> **Task directions**: Present the following data again exactly as it is shown.

> **Recorded data**:
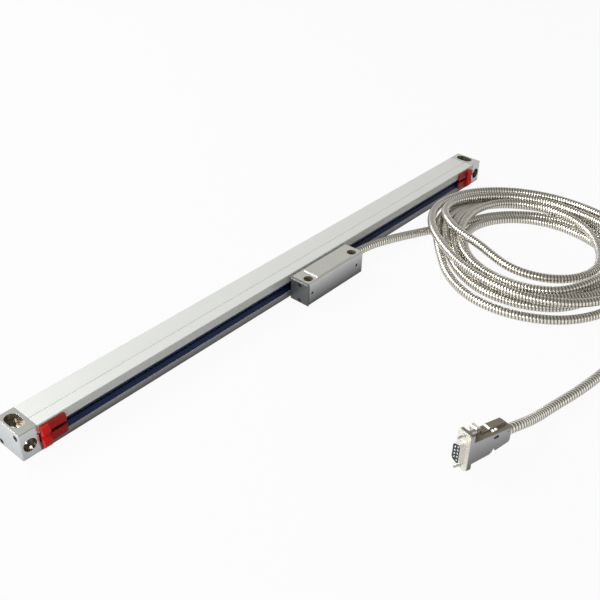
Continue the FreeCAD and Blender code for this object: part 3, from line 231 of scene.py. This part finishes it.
# %% Two soft lights
# Both hang above the bench and face the middle of the scale.
LIGHTS = {
    "back_light": {"place": (-0.45, 1.3, 1.2), "size": 0.75, "watts": 27.0},
    "left_light": {"place": (-1.3, 0.0, 0.6), "size": 0.5, "watts": 12.0},
}
for name, light in LIGHTS.items():
    lamp = bpy.data.lights.new(name, "AREA")
    lamp.size = light["size"]
    lamp.energy = light["watts"]
    made = bpy.data.objects.new(name, lamp)
    scene.collection.objects.link(made)
    made.location = light["place"]
    made.rotation_euler = (-Vector(light["place"])).to_track_quat("-Z", "Y").to_euler()
print("lights:", list(LIGHTS))

# %% [markdown]
# Finishes
# Every finish starts the same way: a Principled shader with its even settings written on its own
# sockets, then the places in millimetres, then noises that suit the kind of material. Drawn metal
# has long faint lines, cast metal is grainy, rubber is dull.


# %% What all finishes share
# How far a face looks up, from 0 to 1, where the painted shade and tint of the sides fade into those of the
# top.
SIDE_TO_TOP = (0.3, 0.8)


class Paint(Finish):
    """A material with a Principled shader, and the object's own places in millimetres."""

    def __init__(self, name, **even):
        self.material = bpy.data.materials.new(name)
        self.material.use_nodes = True
        super().__init__(self.material.node_tree)
        self.shader = self.material.node_tree.nodes["Principled BSDF"]
        for socket, value in even.items():
            self.shader.inputs[socket.replace("_", " ")].default_value = value
        coords = self.node("ShaderNodeTexCoord", output="Object")
        inputs = {0: coords, "Scale": 1 / MM}
        self.place = self.node("ShaderNodeVectorMath", {"operation": "SCALE"}, inputs)

    def stretched(self, amounts):
        """The places with each axis drawn out or pressed, for grain with a direction."""
        inputs = {0: self.place, 1: amounts}
        return self.node("ShaderNodeVectorMath", {"operation": "MULTIPLY"}, inputs)

    def noise(self, amounts, detail=3.0, roughness=0.5):
        inputs = {"Vector": self.stretched(amounts), "Scale": 1.0, "Detail": detail, "Roughness": roughness}
        return self.node("ShaderNodeTexNoise", inputs=inputs)

    def set(self, **varied):
        for socket, value in varied.items():
            self.feed(self.shader.inputs[socket.replace("_", " ")], value)

    def part_of(self, vector, axis):
        return self.node("ShaderNodeSeparateXYZ", inputs={0: vector}, output=axis)

    def rise(self, value, start, end):
        """0 up to start, 1 beyond end, and a straight rise between them."""
        inputs = {"Value": value, "From Min": start, "From Max": end}
        return self.node("ShaderNodeMapRange", inputs=inputs)

    def upright(self):
        """1 on the sides of the piece, 0 on what looks up."""
        facing = self.node("ShaderNodeTexCoord", output="Normal")
        return 1 - self.rise(self.part_of(facing, "Z"), *SIDE_TO_TOP)

    def bump(self, height, depth_mm):
        inputs = {"Height": height, "Distance": depth_mm * MM}
        self.set(Normal=self.node("ShaderNodeBump", inputs=inputs))


def grey(level, tint=(1.0, 1.0, 1.0)):
    return tuple(level * part for part in tint) + (1,)


# %% [markdown]
# Anodised and satin metal
# The long housing is finished as drawn aluminium with a pale clear anodising: a die leaves hair
# lines along its length. The end caps and the reader head are finished as cast metal, so their grain
# has no direction. A mixture of metal and plain pale colour stands for the milky oxide layer: pure
# metal would be a mirror, and its faces would all come out alike in a white tent.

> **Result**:
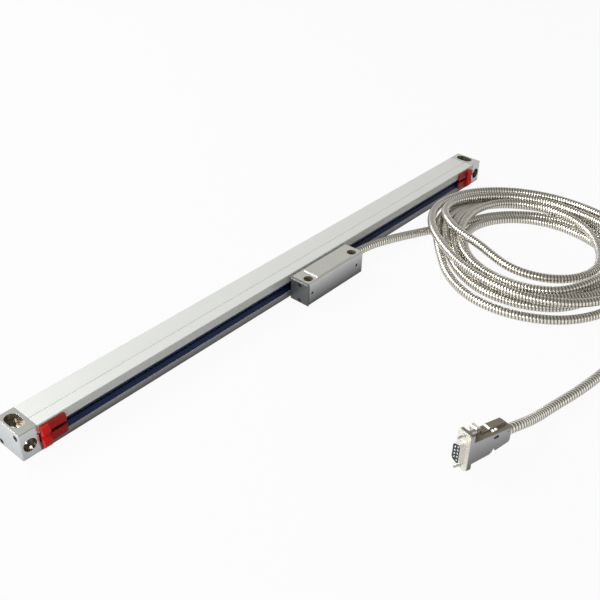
Continue the FreeCAD and Blender code for this object: part 3, from line 231 of scene.py. This part finishes it.
# %% Two soft lights
# Both hang above the bench and face the middle of the scale.
LIGHTS = {
    "back_light": {"place": (-0.45, 1.3, 1.2), "size": 0.75, "watts": 27.0},
    "left_light": {"place": (-1.3, 0.0, 0.6), "size": 0.5, "watts": 12.0},
}
for name, light in LIGHTS.items():
    lamp = bpy.data.lights.new(name, "AREA")
    lamp.size = light["size"]
    lamp.energy = light["watts"]
    made = bpy.data.objects.new(name, lamp)
    scene.collection.objects.link(made)
    made.location = light["place"]
    made.rotation_euler = (-Vector(light["place"])).to_track_quat("-Z", "Y").to_euler()
print("lights:", list(LIGHTS))

# %% [markdown]
# Finishes
# Every finish starts the same way: a Principled shader with its even settings written on its own
# sockets, then the places in millimetres, then noises that suit the kind of material. Drawn metal
# has long faint lines, cast metal is grainy, rubber is dull.


# %% What all finishes share
# How far a face looks up, from 0 to 1, where the painted shade and tint of the sides fade into those of the
# top.
SIDE_TO_TOP = (0.3, 0.8)


class Paint(Finish):
    """A material with a Principled shader, and the object's own places in millimetres."""

    def __init__(self, name, **even):
        self.material = bpy.data.materials.new(name)
        self.material.use_nodes = True
        super().__init__(self.material.node_tree)
        self.shader = self.material.node_tree.nodes["Principled BSDF"]
        for socket, value in even.items():
            self.shader.inputs[socket.replace("_", " ")].default_value = value
        coords = self.node("ShaderNodeTexCoord", output="Object")
        inputs = {0: coords, "Scale": 1 / MM}
        self.place = self.node("ShaderNodeVectorMath", {"operation": "SCALE"}, inputs)

    def stretched(self, amounts):
        """The places with each axis drawn out or pressed, for grain with a direction."""
        inputs = {0: self.place, 1: amounts}
        return self.node("ShaderNodeVectorMath", {"operation": "MULTIPLY"}, inputs)

    def noise(self, amounts, detail=3.0, roughness=0.5):
        inputs = {"Vector": self.stretched(amounts), "Scale": 1.0, "Detail": detail, "Roughness": roughness}
        return self.node("ShaderNodeTexNoise", inputs=inputs)

    def set(self, **varied):
        for socket, value in varied.items():
            self.feed(self.shader.inputs[socket.replace("_", " ")], value)

    def part_of(self, vector, axis):
        return self.node("ShaderNodeSeparateXYZ", inputs={0: vector}, output=axis)

    def rise(self, value, start, end):
        """0 up to start, 1 beyond end, and a straight rise between them."""
        inputs = {"Value": value, "From Min": start, "From Max": end}
        return self.node("ShaderNodeMapRange", inputs=inputs)

    def upright(self):
        """1 on the sides of the piece, 0 on what looks up."""
        facing = self.node("ShaderNodeTexCoord", output="Normal")
        return 1 - self.rise(self.part_of(facing, "Z"), *SIDE_TO_TOP)

    def bump(self, height, depth_mm):
        inputs = {"Height": height, "Distance": depth_mm * MM}
        self.set(Normal=self.node("ShaderNodeBump", inputs=inputs))


def grey(level, tint=(1.0, 1.0, 1.0)):
    return tuple(level * part for part in tint) + (1,)


# %% [markdown]
# Anodised and satin metal
# The long housing is finished as drawn aluminium with a pale clear anodising: a die leaves hair
# lines along its length. The end caps and the reader head are finished as cast metal, so their grain
# has no direction. A mixture of metal and plain pale colour stands for the milky oxide layer: pure
# metal would be a mirror, and its faces would all come out alike in a white tent.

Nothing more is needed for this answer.